Task goal:
List each line in which the string "that" appears.
# # # # # # #
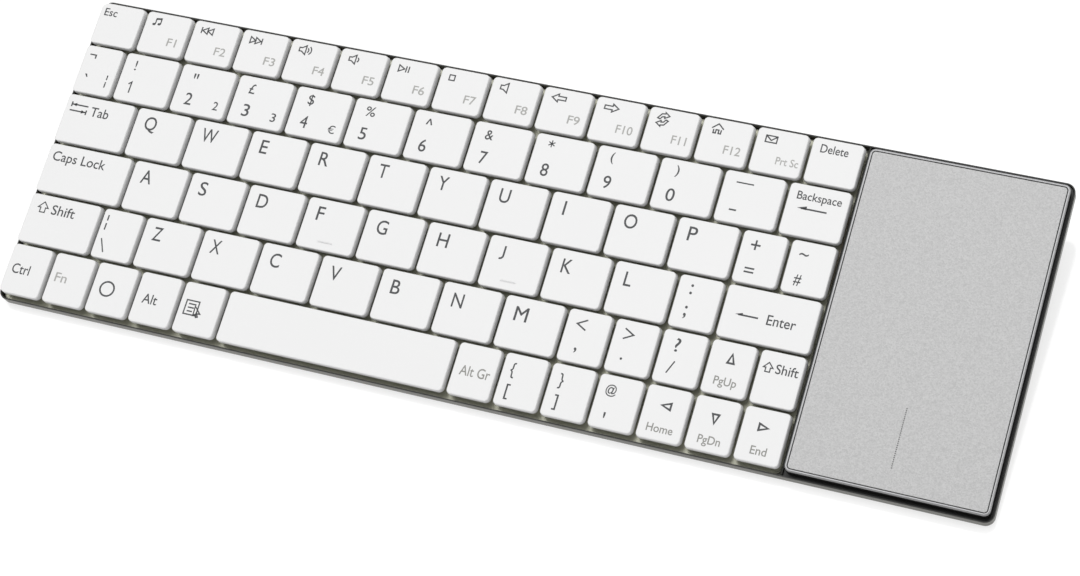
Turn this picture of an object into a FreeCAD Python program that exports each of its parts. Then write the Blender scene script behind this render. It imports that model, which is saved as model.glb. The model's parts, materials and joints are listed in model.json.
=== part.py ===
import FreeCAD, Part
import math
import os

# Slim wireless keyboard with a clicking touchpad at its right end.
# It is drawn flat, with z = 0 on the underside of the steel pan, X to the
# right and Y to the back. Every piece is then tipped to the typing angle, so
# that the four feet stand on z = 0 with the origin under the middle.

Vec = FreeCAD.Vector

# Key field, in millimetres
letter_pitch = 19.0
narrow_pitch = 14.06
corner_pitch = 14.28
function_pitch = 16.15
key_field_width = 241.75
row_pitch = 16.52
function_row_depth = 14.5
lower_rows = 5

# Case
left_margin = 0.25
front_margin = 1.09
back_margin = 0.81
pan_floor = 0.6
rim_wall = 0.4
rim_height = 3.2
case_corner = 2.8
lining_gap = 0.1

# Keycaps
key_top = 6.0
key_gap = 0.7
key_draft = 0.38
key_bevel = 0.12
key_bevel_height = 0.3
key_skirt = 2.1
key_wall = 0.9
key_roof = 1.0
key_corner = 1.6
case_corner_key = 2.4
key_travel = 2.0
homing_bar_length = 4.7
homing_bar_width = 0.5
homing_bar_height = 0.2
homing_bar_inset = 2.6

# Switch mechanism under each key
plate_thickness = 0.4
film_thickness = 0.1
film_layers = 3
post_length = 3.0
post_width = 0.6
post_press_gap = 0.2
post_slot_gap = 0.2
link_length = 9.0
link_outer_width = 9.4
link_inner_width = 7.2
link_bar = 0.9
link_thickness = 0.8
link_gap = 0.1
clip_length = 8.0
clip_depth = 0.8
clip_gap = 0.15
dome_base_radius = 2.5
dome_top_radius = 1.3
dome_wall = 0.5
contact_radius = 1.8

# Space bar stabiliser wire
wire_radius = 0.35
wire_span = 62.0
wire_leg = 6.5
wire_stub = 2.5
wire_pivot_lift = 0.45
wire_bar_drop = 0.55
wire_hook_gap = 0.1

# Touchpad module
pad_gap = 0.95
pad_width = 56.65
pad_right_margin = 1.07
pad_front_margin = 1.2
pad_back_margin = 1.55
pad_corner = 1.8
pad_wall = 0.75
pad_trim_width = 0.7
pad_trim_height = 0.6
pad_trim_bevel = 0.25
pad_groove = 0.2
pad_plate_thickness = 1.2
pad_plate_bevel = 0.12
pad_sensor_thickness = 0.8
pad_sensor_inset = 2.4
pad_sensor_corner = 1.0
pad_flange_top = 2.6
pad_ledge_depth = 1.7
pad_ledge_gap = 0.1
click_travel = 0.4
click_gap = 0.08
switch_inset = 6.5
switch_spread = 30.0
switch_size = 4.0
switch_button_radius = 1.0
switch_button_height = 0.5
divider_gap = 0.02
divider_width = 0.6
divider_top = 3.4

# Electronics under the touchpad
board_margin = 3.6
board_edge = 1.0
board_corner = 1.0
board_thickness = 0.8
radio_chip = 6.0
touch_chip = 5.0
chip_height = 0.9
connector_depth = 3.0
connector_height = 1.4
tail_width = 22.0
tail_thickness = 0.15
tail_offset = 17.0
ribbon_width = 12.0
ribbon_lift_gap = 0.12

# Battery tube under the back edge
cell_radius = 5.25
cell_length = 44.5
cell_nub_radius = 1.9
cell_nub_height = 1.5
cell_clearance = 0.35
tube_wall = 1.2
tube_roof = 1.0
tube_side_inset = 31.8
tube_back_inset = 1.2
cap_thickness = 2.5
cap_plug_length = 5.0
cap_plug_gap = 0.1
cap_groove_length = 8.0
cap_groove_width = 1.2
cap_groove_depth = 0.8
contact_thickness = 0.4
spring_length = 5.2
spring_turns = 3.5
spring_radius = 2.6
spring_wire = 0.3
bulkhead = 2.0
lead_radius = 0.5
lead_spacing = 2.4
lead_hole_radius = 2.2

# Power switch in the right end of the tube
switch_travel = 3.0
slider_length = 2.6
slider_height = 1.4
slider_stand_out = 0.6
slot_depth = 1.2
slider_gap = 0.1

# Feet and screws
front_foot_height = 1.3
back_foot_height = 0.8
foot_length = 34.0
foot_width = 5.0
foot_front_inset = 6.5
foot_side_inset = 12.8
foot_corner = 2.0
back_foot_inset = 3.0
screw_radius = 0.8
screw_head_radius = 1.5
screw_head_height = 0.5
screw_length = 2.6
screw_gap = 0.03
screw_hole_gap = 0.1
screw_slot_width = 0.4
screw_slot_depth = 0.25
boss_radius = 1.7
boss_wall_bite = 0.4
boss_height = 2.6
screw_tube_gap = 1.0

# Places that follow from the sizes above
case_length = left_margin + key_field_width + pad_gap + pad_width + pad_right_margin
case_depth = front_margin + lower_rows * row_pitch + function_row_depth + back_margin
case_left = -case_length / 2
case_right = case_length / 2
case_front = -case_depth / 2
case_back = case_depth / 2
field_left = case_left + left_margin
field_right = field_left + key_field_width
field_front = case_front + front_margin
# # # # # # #
Full response:
Turn this picture of an object into a FreeCAD Python program that exports each of its parts. Then write the Blender scene script behind this render. It imports that model, which is saved as model.glb. The model's parts, materials and joints are listed in model.json.
# that the four feet stand on z = 0 with the origin under the middle.
# Places that follow from the sizes above